The Last Word on Free vs. Paid

The truth is there is no such thing as “Free.” It might be “free” to you at the time but it costs professionals money to offer “free” services. When you become a customer the service is no longer free. The expenses of the time already provided is taken into consideration once you become a paying customer.  Here’s what I mean:

The cost burden of the “free” estimator in your home gets added into the overhead for the company, not just for your estimate but all the estimates that are done annually. They ultimately become part of the cost of overhead for your project.  The estimator gets paid whether you move forward or not. That means that his overhead shows up in your project price and how greatly that affects your bottom line depends on how successful he is at selling. The more projects contracted, the more projects his overhead gets split between.

Kitchen experts will charge for their time and they work hard to provide you with maximum value.  Remodeling your kitchen is a significant investment.  A small fee for a Kitchen Designer or Certified Kitchen Remodeler is money well spent when you get an industry expert into your home to guide you at the earliest stages.
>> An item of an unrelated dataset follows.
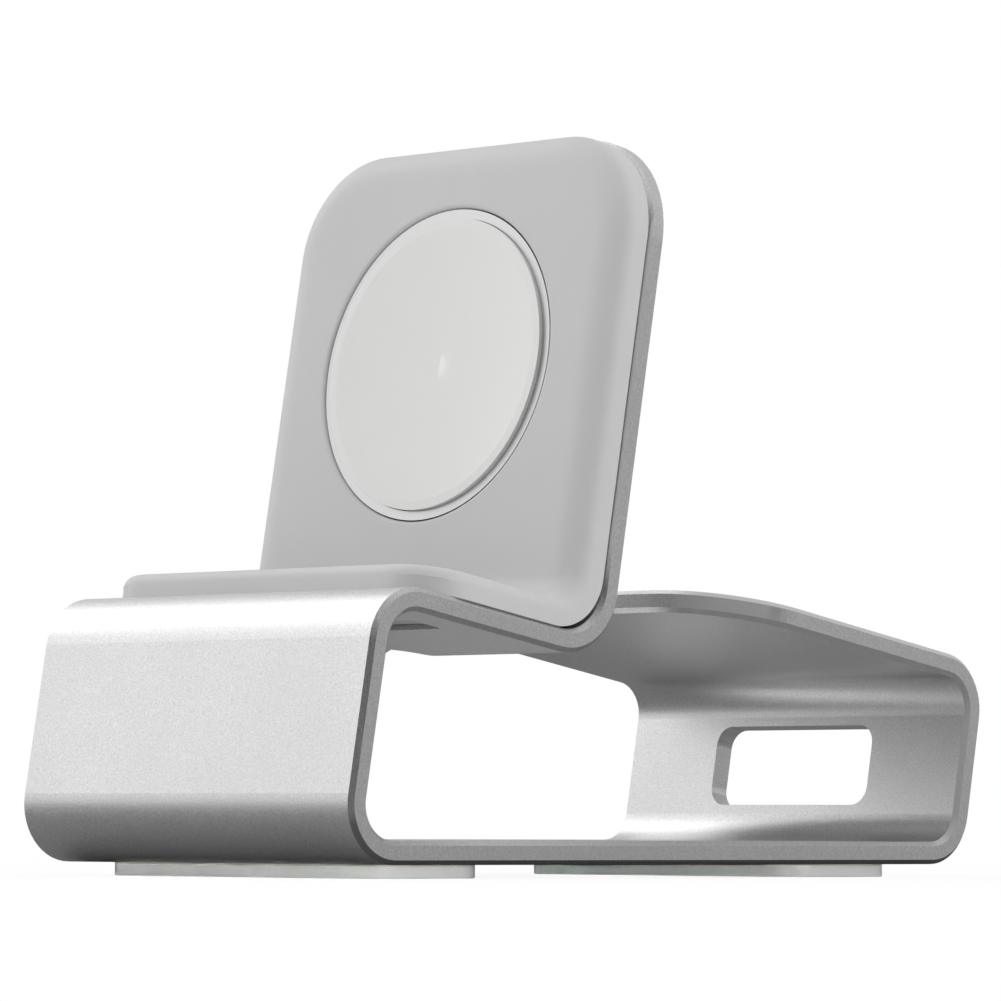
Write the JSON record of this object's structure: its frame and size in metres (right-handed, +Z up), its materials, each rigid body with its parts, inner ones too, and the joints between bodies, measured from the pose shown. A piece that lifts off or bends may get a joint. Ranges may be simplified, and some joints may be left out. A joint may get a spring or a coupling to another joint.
{
  "type": "smartwatch charging dock",
  "caption": "Bent aluminium strip stand with a leaning upright, a soft cradle that holds a round magnetic charging puck, and two rubber feet.",
  "frame": {"origin": "centre of the footprint, on the plane that the feet stand on", "axes": "+Z up, -Y toward the front, X across the strip"},
  "size_m": [0.042, 0.0772, 0.0641],
  "materials": {
    "aluminium": "fine blasted, clear anodised",
    "soft_cradle": "matt, light grey",
    "foot_rubber": "matt",
    "adhesive": "clear film",
    "puck_metal": "satin",
    "puck_white": "smooth",
    "magnet_metal": "nickel plated",
    "steel": "plain",
    "copper": "wound wire",
    "foam": "foam",
    "ferrite": "sintered",
    "inner_plastic": "moulded",
    "board": "solder mask",
    "chip_black": "moulded",
    "insulator_film": "film"
  },
  "bodies": {
    "root": {"stand_strip": "aluminium", "cradle": "soft_cradle", "shelf_film": "adhesive", "upright_film": "adhesive", "front_foot": "foot_rubber", "rear_foot": "foot_rubber", "front_foot_film": "adhesive", "rear_foot_film": "adhesive", "puck_can": "puck_metal", "puck_face": "puck_white", "face_glue": "adhesive", "magnet": "magnet_metal", "steel_disc": "steel", "coil": "copper", "coil_foam": "foam", "ferrite_ring": "ferrite", "spacer_ring": "inner_plastic", "circuit_board": "board", "control_chip": "chip_black", "power_chip": "chip_black", "insulator": "insulator_film", "inlet_sleeve": "puck_white"}
  },
  "joints": []
}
For more information on pricing I recommend “How do I select the right Company for my Kitchen Remodel?”

What To Watch Out For

  • Be watchful for those who waste your time providing no real value in advice, guidance or information, whether it be free or paid
  • Obtain License and Insurance information before meeting with them
  • Before moving forward with any company after the meeting make sure everyone is on the same page as to what the goal of the project is, cost and scope
  • be weary of too much focus on who they are, their accolades or obtaining an immediate commitment to move forward because of promotions or discounts only good that day.

“Time is one of the most valuable resources we have these days; protecting it for each other is the ultimate sign of respect.”